**WHAT IS BEING ASKED**
Could you print all the entries exactly?

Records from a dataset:
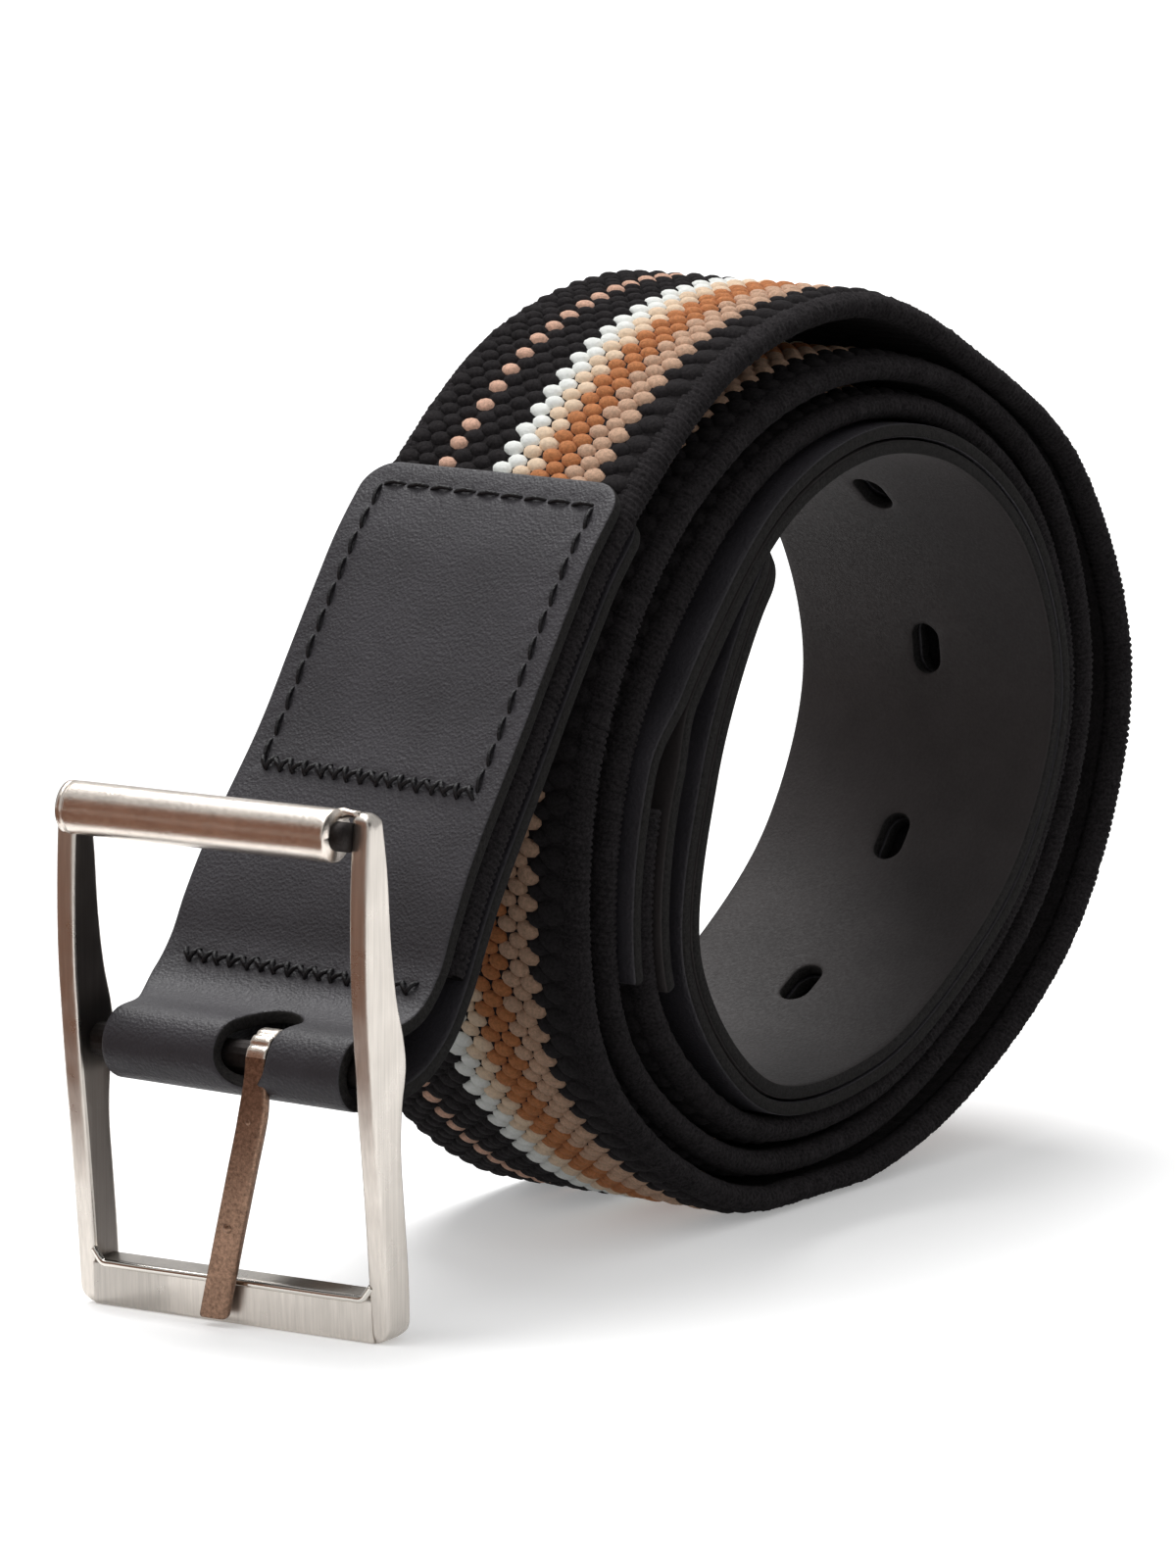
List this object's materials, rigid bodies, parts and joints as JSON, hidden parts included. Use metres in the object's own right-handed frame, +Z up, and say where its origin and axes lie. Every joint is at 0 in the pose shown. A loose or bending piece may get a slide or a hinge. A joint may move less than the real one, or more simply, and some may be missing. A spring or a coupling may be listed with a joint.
{
  "type": "elastic belt",
  "caption": "Striped stretch webbing belt rolled into a standing coil, with a perforated leather end and a leather tab that holds a rectangular frame buckle with a prong.",
  "frame": {"origin": "at floor level, under the middle of the bounding box", "axes": "+Z up, belt width along X, the buckle at the -Y end and the coil behind it, its hollow open along X"},
  "size_m": [0.0404, 0.1616, 0.1045],
  "materials": {
    "webbing": "raised stretch yarn in lengthwise stripes of black, peach, white, cream, orange and tan",
    "grained_leather": "black, finely grained, semi-matte",
    "smooth_leather": "dark grey-brown, smooth, matte",
    "brushed_nickel": "satin nickel",
    "dark_nickel": "satin nickel, a little darker"
  },
  "bodies": {
    "belt": {"webbing": "webbing", "buckle_tab": "grained_leather", "billet_face": "grained_leather", "billet_lining": "smooth_leather"},
    "buckle": {"buckle_frame": "brushed_nickel", "buckle_bar": "dark_nickel"},
    "prong": {"prong": "dark_nickel"}
  },
  "joints": [
    {"name": "frame_swing", "type": "hinge", "parent": "belt", "child": "buckle", "pos_m": [-0.00001, -0.07206, 0.02955], "axis": [0.9969, 0.0785, 0], "range_deg": [-38, 30]},
    {"name": "prong_swing", "type": "hinge", "parent": "buckle", "child": "prong", "pos_m": [-0.00001, -0.07206, 0.02955], "axis": [0.9969, 0.0785, 0], "range_deg": [-150, 0]}
  ]
}
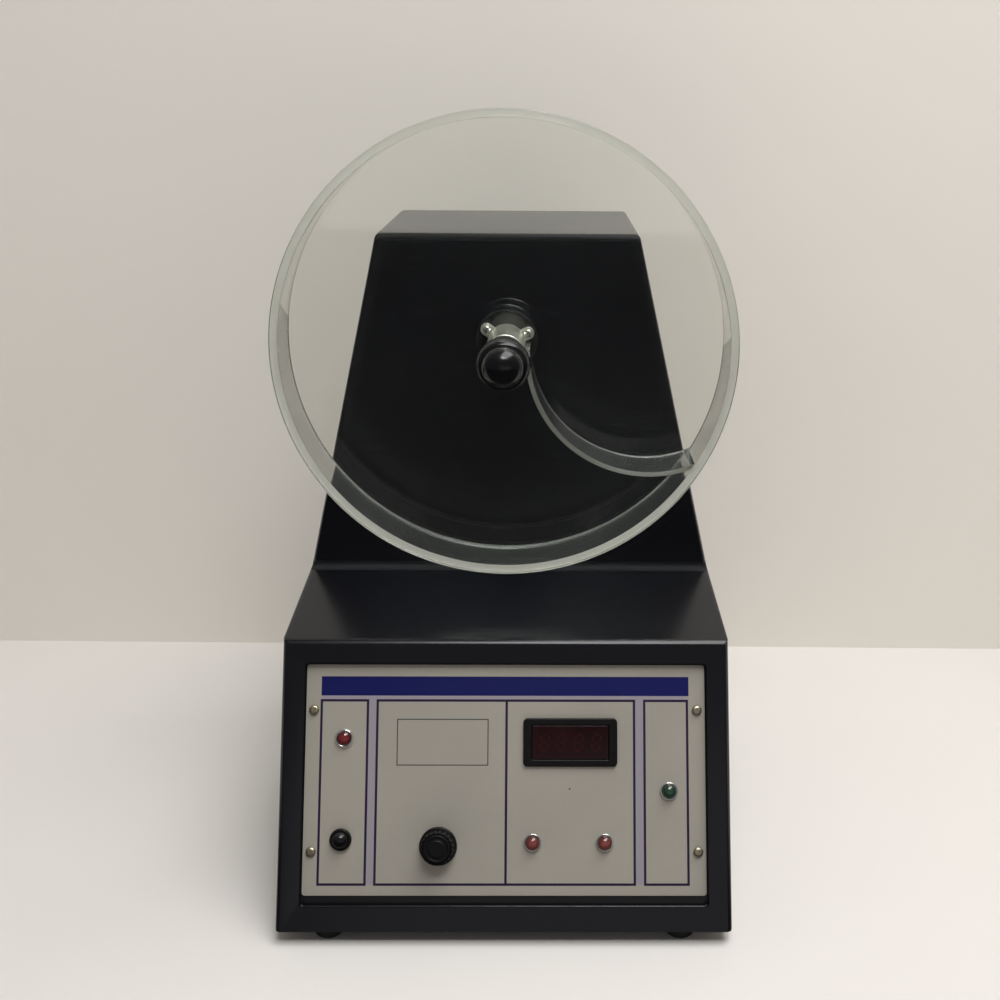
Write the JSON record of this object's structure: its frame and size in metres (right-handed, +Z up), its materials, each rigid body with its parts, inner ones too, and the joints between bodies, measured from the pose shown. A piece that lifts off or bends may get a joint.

**FINISHED TASK**
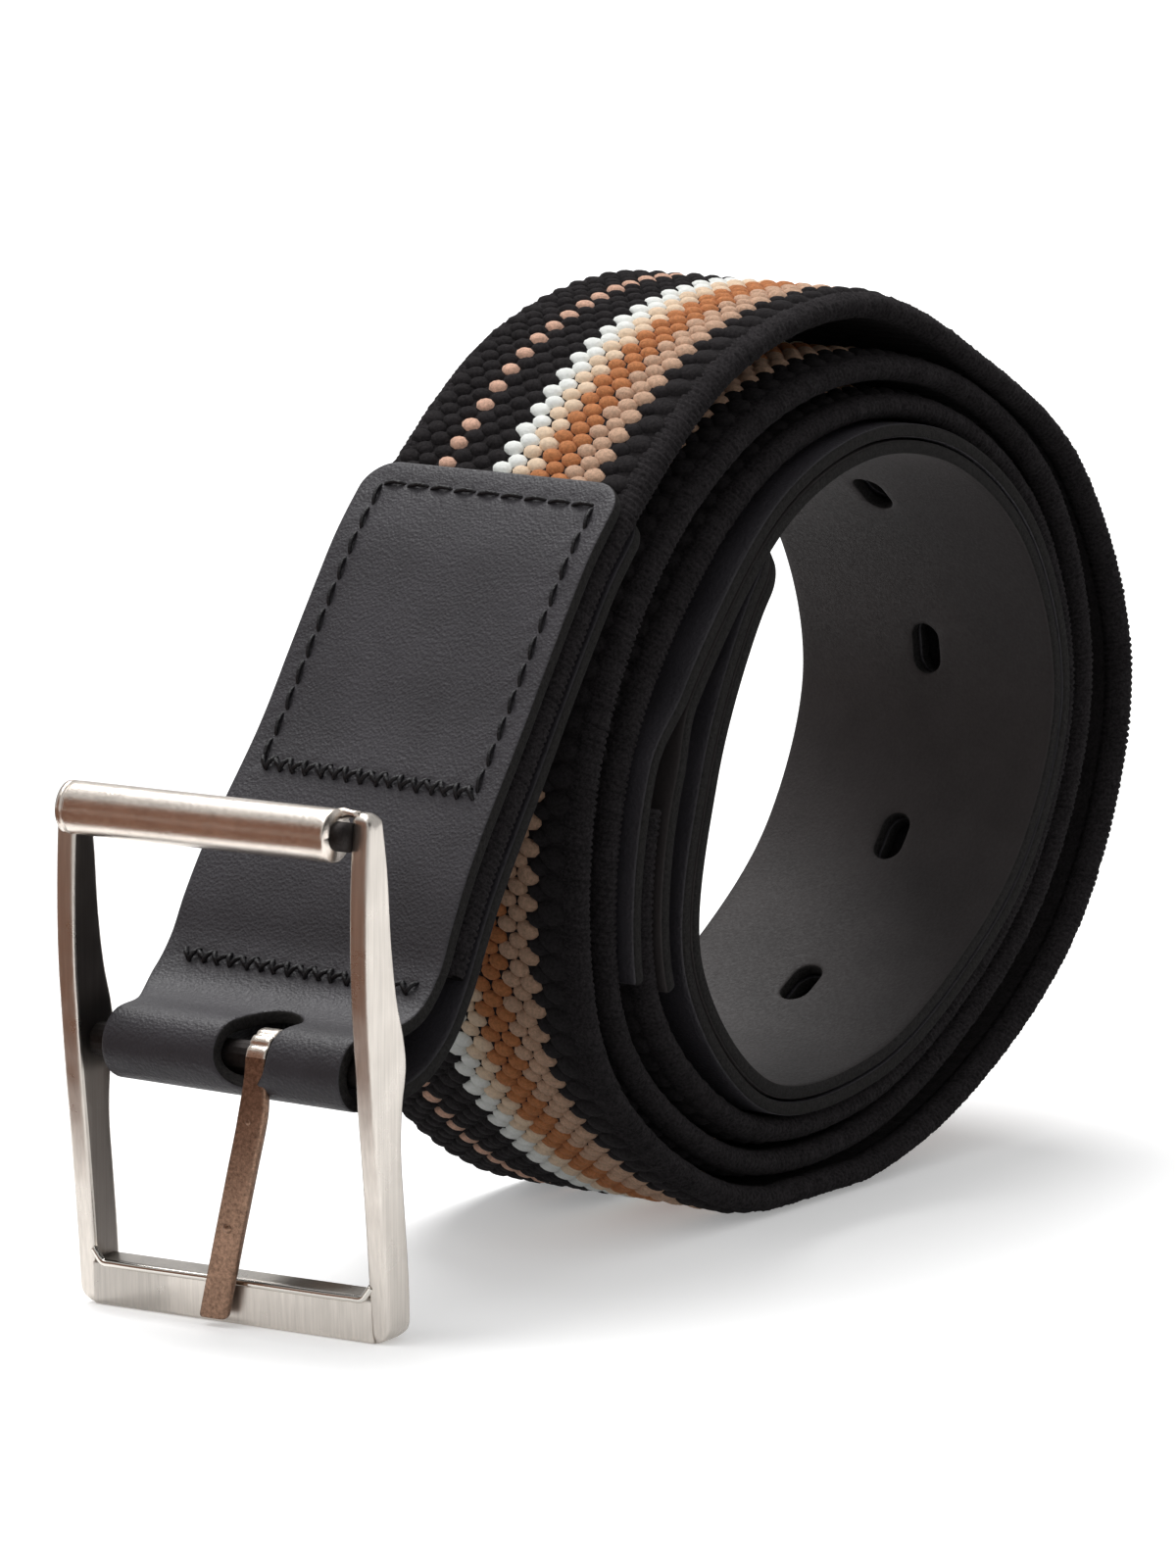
List this object's materials, rigid bodies, parts and joints as JSON, hidden parts included. Use metres in the object's own right-handed frame, +Z up, and say where its origin and axes lie. Every joint is at 0 in the pose shown. A loose or bending piece may get a slide or a hinge. A joint may move less than the real one, or more simply, and some may be missing. A spring or a coupling may be listed with a joint.
{
  "type": "elastic belt",
  "caption": "Striped stretch webbing belt rolled into a standing coil, with a perforated leather end and a leather tab that holds a rectangular frame buckle with a prong.",
  "frame": {"origin": "at floor level, under the middle of the bounding box", "axes": "+Z up, belt width along X, the buckle at the -Y end and the coil behind it, its hollow open along X"},
  "size_m": [0.0404, 0.1616, 0.1045],
  "materials": {
    "webbing": "raised stretch yarn in lengthwise stripes of black, peach, white, cream, orange and tan",
    "grained_leather": "black, finely grained, semi-matte",
    "smooth_leather": "dark grey-brown, smooth, matte",
    "brushed_nickel": "satin nickel",
    "dark_nickel": "satin nickel, a little darker"
  },
  "bodies": {
    "belt": {"webbing": "webbing", "buckle_tab": "grained_leather", "billet_face": "grained_leather", "billet_lining": "smooth_leather"},
    "buckle": {"buckle_frame": "brushed_nickel", "buckle_bar": "dark_nickel"},
    "prong": {"prong": "dark_nickel"}
  },
  "joints": [
    {"name": "frame_swing", "type": "hinge", "parent": "belt", "child": "buckle", "pos_m": [-0.00001, -0.07206, 0.02955], "axis": [0.9969, 0.0785, 0], "range_deg": [-38, 30]},
    {"name": "prong_swing", "type": "hinge", "parent": "buckle", "child": "prong", "pos_m": [-0.00001, -0.07206, 0.02955], "axis": [0.9969, 0.0785, 0], "range_deg": [-150, 0]}
  ]
}
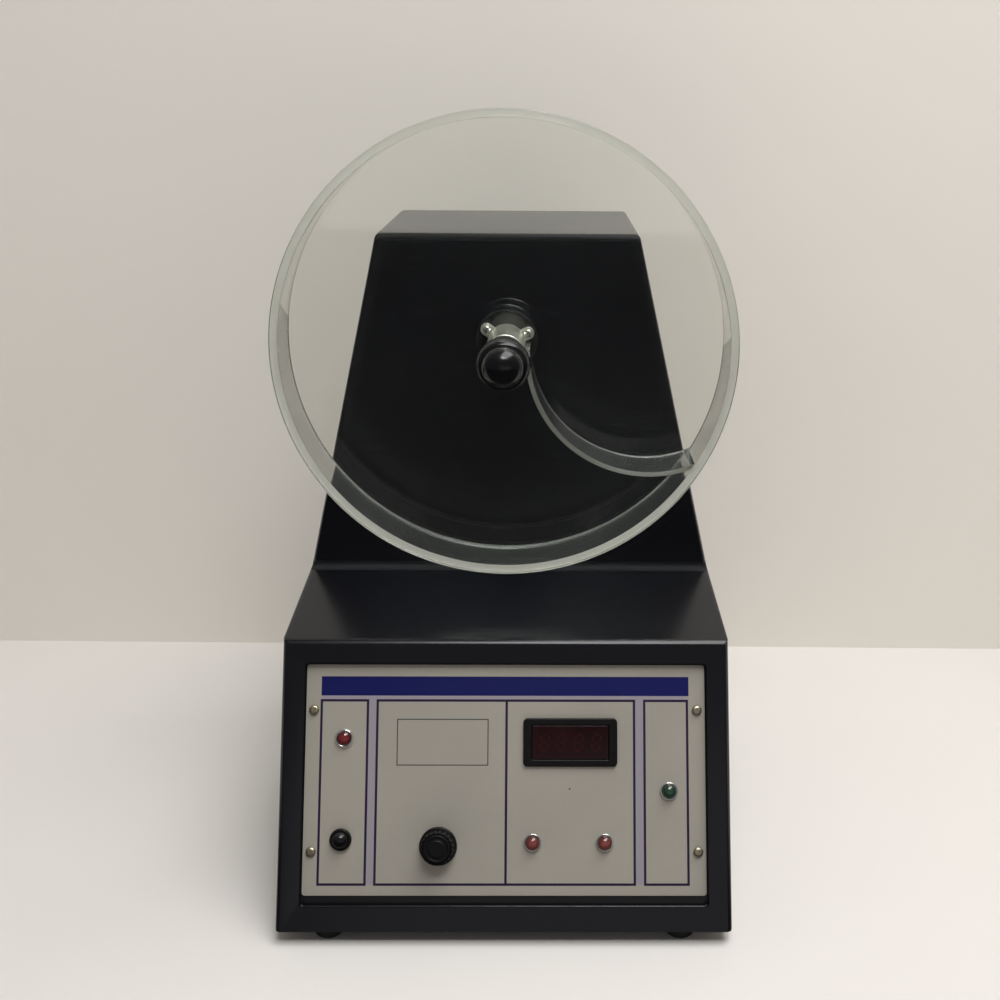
Write the JSON record of this object's structure: its frame and size in metres (right-handed, +Z up), its materials, each rigid body with its parts, inner ones too, and the joints between bodies, measured from the pose shown. A piece that lifts off or bends may get a joint.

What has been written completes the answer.